Among the more elaborate plugs for Mr. Thomas was a 3,000-word January 2000 press release from Pembridge Group that moved on Business Wire Inc. The piece quotes no one by name except Mr. Thomas, instead relying on sources identified as “people close to the situation,” “other portfolio managers,” “one limited partner,” “one chief investment officer in London” and “people around Boston.”

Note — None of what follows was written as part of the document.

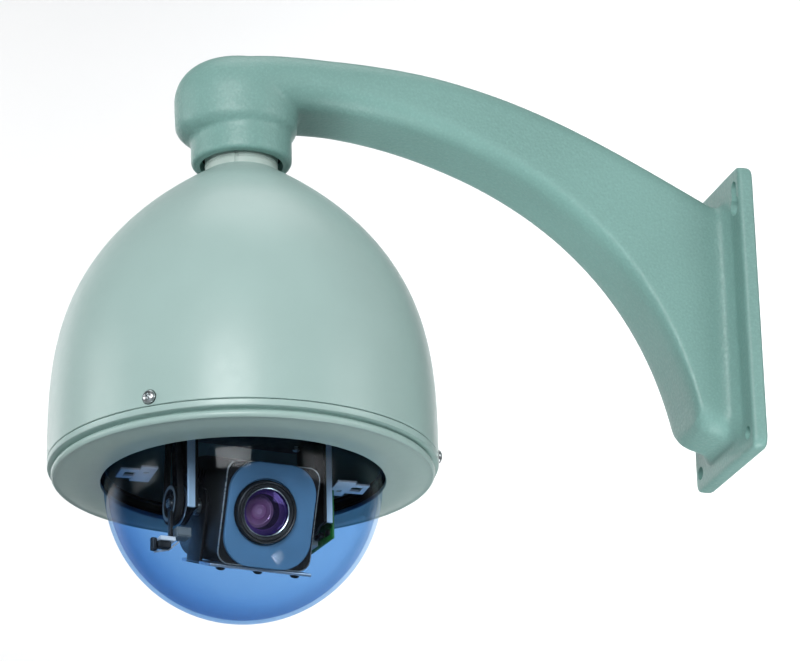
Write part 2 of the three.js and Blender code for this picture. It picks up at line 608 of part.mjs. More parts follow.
function buildYoke() {
  piece(panGroup, "yoke_arm_left", "aluminium", yokeArm(ARM_LEFT));
  const boardPeg = barX(2.5, 47, BOARD_X - GAP, -10, -22, SMALL_STEPS);
  piece(panGroup, "yoke_arm_right", "aluminium", join(yokeArm(ARM_RIGHT), boardPeg));
  for (const [side, from, to] of [["left", -42, -37.5], ["right", 44.5, 49]]) {
    const bore = barX(SHAFT_RADIUS + GAP, from - 1, to + 1, 0, TILT_Z);
    piece(panGroup, `tilt_bush_${side}`, "brass", cut(barX(BUSH_RADIUS, from, to, 0, TILT_Z), bore));
  }
}

function buildTiltDrive() {
  const z = TILT_MOTOR_Z;
  const foot = PLATFORM_Z + 3 + GAP;
  const bracket = join(block(-41, -39, -20, 20, foot, z + 20), block(-41, -33, -20, 20, foot, foot + 1.7));
  piece(panGroup, "tilt_motor_bracket", "steel", cut(bracket, barX(5.5, -45, -38, 0, z)));
  const motor = cut(
    join(barX(15.5, -38.7, -22, 0, z, 24), barX(5, -41.5, -38, 0, z, 12)),
    barX(MOTOR_SHAFT + GAP, -43, -30, 0, z, 12));
  piece(panGroup, "tilt_motor", "blackMetal", motor);
  const wheel = barX(TILT_PINION_RADIUS, ...PULLEY_X, 0, z, 20);
  const pinion = join(wheel, barX(MOTOR_SHAFT, -51.5, -31, 0, z, 12));
  const notches = Array.from({ length: 8 }, (_, i) =>
    block(-52, -43, -0.5, 0.5, TILT_PINION_RADIUS - 0.6, 7).rotate([i * 45, 0, 0]).translate([0, 0, z]));
  piece(panGroup, "tilt_pinion", "brass", cut(pinion, ...notches));
  const loop = beltShape(TILT_MOTOR_Z - TILT_Z, TILT_PULLEY_RADIUS, TILT_PINION_RADIUS);
  const belt = extrude(loop, -49.5, -45.5, FRAME_X);
  piece(panGroup, "tilt_belt", "rubber", moved(belt, 0, 0, TILT_Z));
  piece(panGroup, "tilt_limit_switch", "grey", block(-51, -41.3, -16, -5, -58, -51.7));
}

function buildControlBoard() {
  piece(panGroup, "control_board", "board", block(BOARD_X, BOARD_X + 1.6, -16, 30, -48, -16));
  const plug = cut(block(48.6, 53.7, 6, 22, -47, -40), block(47, 50.5, 7.5, 20.5, -45.5, -41.5));
  piece(panGroup, "board_connector", "white", plug);
}

// ---------------------------------------------------------------- camera module
function buildCameraCase() {
  const { left, right, half, front, back, corner, wall } = CASE;
  const outer = slabY(left, right, -half, half, corner, front, back);
  const wide = [left + wall, right - wall];
  const inner = slabY(...wide, -half + wall, half - wall, corner - wall, front - 1, back - wall);
  piece(tiltGroup, "camera_case", "black", cut(outer, inner, barY(5, back - 5, back + 1, 10, -18, 16)));
  const face = slabY(left + 2.5, right - 2.5, -half, half, corner + 6, front - 4, front - GAP);
  piece(tiltGroup, "camera_face", "faceGrey", cut(face, barY(20, front - 6, front + 1, 0, LENS_Z, 28)));
}

function tubeY(inner, outer, y1, y2, steps = 20) {
  return cut(barY(outer, y1, y2, 0, LENS_Z, steps), barY(inner, y1 - 1, y2 + 1, 0, LENS_Z, steps));
}

function buildLens() {
  const barrel = join(tubeY(17, 19.6, -42, 2), tubeY(13.4, 19, 2, 4));
  piece(tiltGroup, "lens_barrel", "black", barrel);
  const dome = revolve([[0, -4], [16.6, -4], [16.6, -1], [13, 0.6], [8, 1.8], [0, 2.4]], 20)
    .rotate([90, 0, 0]).translate([0, -38, LENS_Z]);
  piece(tiltGroup, "front_lens", "lens", dome);
  const zoomLens = barY(11.5, -23, -21, 0, LENS_Z, 20);
  piece(tiltGroup, "zoom_group", "black", join(tubeY(11, 16.5, -26, -18, 20), zoomLens));
  const focusLens = barY(9.5, -8, -6, 0, LENS_Z, 20);
  piece(tiltGroup, "focus_group", "black", join(tubeY(9, 16.5, -10, -4, 20), focusLens));
  const sensor = join(block(-22, 26, 8, 9.6, -24, 28), block(-5, 5, 5.5, 8.5, LENS_Z - 4, LENS_Z + 4));
  piece(tiltGroup, "sensor_board", "board", sensor);
  piece(tiltGroup, "camera_board", "board", block(-22, 28, 24, 25.6, -26, 26));
}

// Cradle: a folded strip under the case, with one ear up each side to the tilt shafts.
function buildCradle() {
  const { left, right, half } = CASE;
  const under = -half - GAP - 2;
  const strip = block(left - 2.5, right + 2.5, -33, 20, under, under + 2);
  const ear = (x) => block(x, x + 2, -12, 12, under, 12);
  const shaftHoles = barX(SHAFT_RADIUS + GAP, left - 6, right + 6);
  const screwX = [-21, 4, 29];
  const screwHoles = screwX.map((x) => moved(disc(1.9, under - 1, under + 3, 10), x, -27, 0));
  const body = join(strip, ear(left - 2.5), ear(right + 0.5));
  piece(tiltGroup, "camera_cradle", "aluminium", cut(body, shaftHoles, ...screwHoles));
  screwX.forEach((x, i) => {
    const screw = join(disc(3, under - 2.2, under - GAP, 12), disc(1.5, under - 1, -half - GAP, 10));
    piece(tiltGroup, `cradle_screw_${i + 1}`, "black", moved(screw, x, -27, 0));
  });
  const collarLeft = barX(5.5, left - 5.5, left - 2.5 - GAP);
  const shaftLeft = barX(SHAFT_RADIUS, -51.5, left - GAP, 0, 0, 20);
  piece(tiltGroup, "tilt_shaft_left", "steel", join(shaftLeft, collarLeft));
  const collarRight = barX(5.5, right + 2.5 + GAP, right + 5.5);
  const shaftRight = barX(SHAFT_RADIUS, right + GAP, 52, 0, 0, 20);
  piece(tiltGroup, "tilt_shaft_right", "steel", join(shaftRight, collarRight));
  const rim = barX(TILT_PULLEY_RADIUS, ...PULLEY_X, 0, 0, 24);
  const face = barX(TILT_PULLEY_RADIUS - 3, PULLEY_X[0] - 1, PULLEY_X[0] + 1.5, 0, 0, 20);
  piece(tiltGroup, "tilt_pulley", "blackMetal", cut(rim, face, barX(SHAFT_RADIUS + GAP, -55, -40)));
}

// ---------------------------------------------------------------- assembly
buildBracket();
buildNeck();
buildShell();
buildTrimRing();
buildBubble();
buildChassis();
buildEar("mount_ear_right", 0);
buildEar("mount_ear_left", 180);
buildElectrics();
buildFan();
buildPanDrive();
buildSlipRing();
buildPanBody();
buildYoke();
buildTiltDrive();
buildControlBoard();
buildCameraCase();
buildLens();
buildCradle();

export default object;
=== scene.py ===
"""Looks of the dome camera on its swan-neck bracket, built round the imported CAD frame.

Shapes are drawn in millimetres and placed in metres. "Dome" drawings have their origin on the
dome's axis at the seam between shell and trim ring; "pan" drawings turn with the pan head; "tilt"
drawings sit on the tilt axis with the lens along -Y.
"""
import json
import math

import bmesh
import bpy
from mathutils import Matrix, Vector


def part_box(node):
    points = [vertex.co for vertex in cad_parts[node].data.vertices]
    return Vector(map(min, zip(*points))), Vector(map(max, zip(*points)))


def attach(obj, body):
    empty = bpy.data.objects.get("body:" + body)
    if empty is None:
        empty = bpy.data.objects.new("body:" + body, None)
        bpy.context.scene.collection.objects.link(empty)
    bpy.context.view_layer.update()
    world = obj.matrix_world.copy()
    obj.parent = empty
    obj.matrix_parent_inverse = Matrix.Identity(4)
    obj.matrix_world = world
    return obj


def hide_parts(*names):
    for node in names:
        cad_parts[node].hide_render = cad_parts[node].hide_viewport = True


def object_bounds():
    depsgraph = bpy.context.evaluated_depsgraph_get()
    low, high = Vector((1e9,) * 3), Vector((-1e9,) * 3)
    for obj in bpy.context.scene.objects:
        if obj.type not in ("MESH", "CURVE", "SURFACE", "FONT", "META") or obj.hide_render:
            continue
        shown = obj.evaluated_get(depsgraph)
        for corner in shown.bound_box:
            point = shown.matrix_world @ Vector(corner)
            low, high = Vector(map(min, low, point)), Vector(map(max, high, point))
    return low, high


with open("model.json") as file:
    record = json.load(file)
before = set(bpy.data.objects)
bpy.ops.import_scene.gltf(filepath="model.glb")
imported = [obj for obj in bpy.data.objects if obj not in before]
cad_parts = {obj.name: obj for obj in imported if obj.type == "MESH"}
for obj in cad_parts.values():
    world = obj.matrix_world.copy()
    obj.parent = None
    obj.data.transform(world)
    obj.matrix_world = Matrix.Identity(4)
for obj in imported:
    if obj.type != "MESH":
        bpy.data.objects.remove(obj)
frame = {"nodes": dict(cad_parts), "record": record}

CAD_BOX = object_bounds()
MM = 0.001
TURN = 2 * math.pi

# ------------------------------------------------------------------ places taken from the frame
JOINTS = {joint["name"]: joint for joint in frame["record"]["behaviour"]["joints"]}
RING_BELOW_SEAM = 13.0
AXIS_X = JOINTS["pan"]["pos_m"][0] / MM
SEAM_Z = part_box("trim_ring")[0][2] / MM + RING_BELOW_SEAM
PAN_REST = math.atan2(JOINTS["tilt"]["axis"][1], JOINTS["tilt"]["axis"][0])
TILT_REST = math.asin(-JOINTS["zoom_slide"]["axis"][2])
TILT_Z = JOINTS["tilt"]["pos_m"][2] / MM - SEAM_Z

ROW = Matrix.Identity(4)
DOME = Matrix.Translation((AXIS_X, 0, SEAM_Z))
PAN = DOME @ Matrix.Rotation(PAN_REST, 4, "Z")
TILT = PAN @ Matrix.Translation((0, 0, TILT_Z)) @ Matrix.Rotation(TILT_REST, 4, "X")

ALONG_X = Matrix(((0, 0, 1, 0), (1, 0, 0, 0), (0, 1, 0, 0), (0, 0, 0, 1)))  # u=Y v=Z w=X
ALONG_Y = Matrix(((-1, 0, 0, 0), (0, 0, 1, 0), (0, 1, 0, 0), (0, 0, 0, 1)))  # u=-X v=Z w=Y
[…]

The lack of attribution seems not to have daunted the writer, who attempted to convey an almost superhuman quality to Mr. Thomas. Some excerpts:

  • From an anecdote about Pembridge’s 1995 involvement with Sutton Resources Ltd. and its chairman, James E. Sinclair: “After doing extensive analysis on Sutton, Thomas remembers saying, ‘Let’s keep this simple, I’ll work for my firm’s expenses and significant equity in the deal. If I’m right and this company is undervalued and poorly managed, Pembridge will make more money than you would ever agree to today without going into cardiac arrest. If I’m wrong, my options will expire worthless and you’re out pennies.’ Sinclair smelled total commitment and said, ‘Done.’” Note: Sutton in 1998 issued a press release denouncing Mr. Thomas’ touting of his work with respect to Sutton. Apparently, according to the Sutton release, Mr. Thomas had posted news on web sites touting his achievements improving Sutton’s stock price in a way that made it look like the news was coming from Sutton. Claiming Mr. Thomas had made “no known contribution,” the Sutton release concluded Mr. Thomas’ actions were “unfortunate” and “distasteful.”
  • “When the [Sutton] proxy battle was heading towards a settlement in 1997, Thomas astounded his investors again by saying he was going to take some time off. In itself, this came as no surprise to anyone–almost two years of 80?? 1/2 90 hour seven-day weeks and a huge payday warranted some play time. What astounded everyone was Thomas’ version of time-off. He informed them he had applied to Harvard Business School and was planning to spend the fall of 1997 in an intensive general management program for senior executives with a faculty of the most senior professors at the school.”
  • “Thomas was so absorbed with the academic experience at [Harvard Business School], he returned to Harvard University the next Fall to enter a degree program with a field-of-study in Computer Science. Oddly, that’s when things accelerated again for Pembridge. Armed with wall street [sic] experience, insight garnered from the Socratic classroom debates in over 250 cases in the AMP program and with the technical acumen in his degree studies, as one limited partner put it, ‘Trey was able to see around corners in technology investing.’”
  • “Thomas rises around 4:30 a.m. on Monday through Thursdays [sic], then ‘sleeps in’ to 5:30 a.m. on Fridays, and gets downright slovenly on the weekends with the alarm being set to 7:30 a.m. He begins his day by scanning his four Bloomberg flat panels for market data, then retrieves and answers his emails while listening to CNBC, followed by a quick read of the WSJ. He then takes the elevator down to possibly the only private indoor half-Olympic size lap pool in Cambridge, and begins a daily 45 minute swim, taking along more reading material for the sauna afterwards.” Note: A published report said Bloomberg LP removed its terminals from Mr. Thomas’ apartment in June 2001 because he owed the company US$12,000.
  • “One Chief Investment Officer in London is fond of telling his investment committee, ‘Trey Thomas has the highest returns, and the lowest body fat of any outside managers we have.’”
  • In a discussion of Mr. Thomas’ propensity for dropping bits of seemingly ageless wisdom: “Colleagues and professors say in addition to his intellect and capacity for work, Thomas is further emboldened by the belief he can overcome any obstacle, thus another perennial favorite, ‘If it is to be, it’s up to me.’”

Now, however, it may be up to the SEC. The commission is seeking to force Mr. Thomas to return money he earned from the Imagis deal, pay civil penalties, bar him from trading in penny stocks and permanently prohibit him from serving as an officer or director of a public company.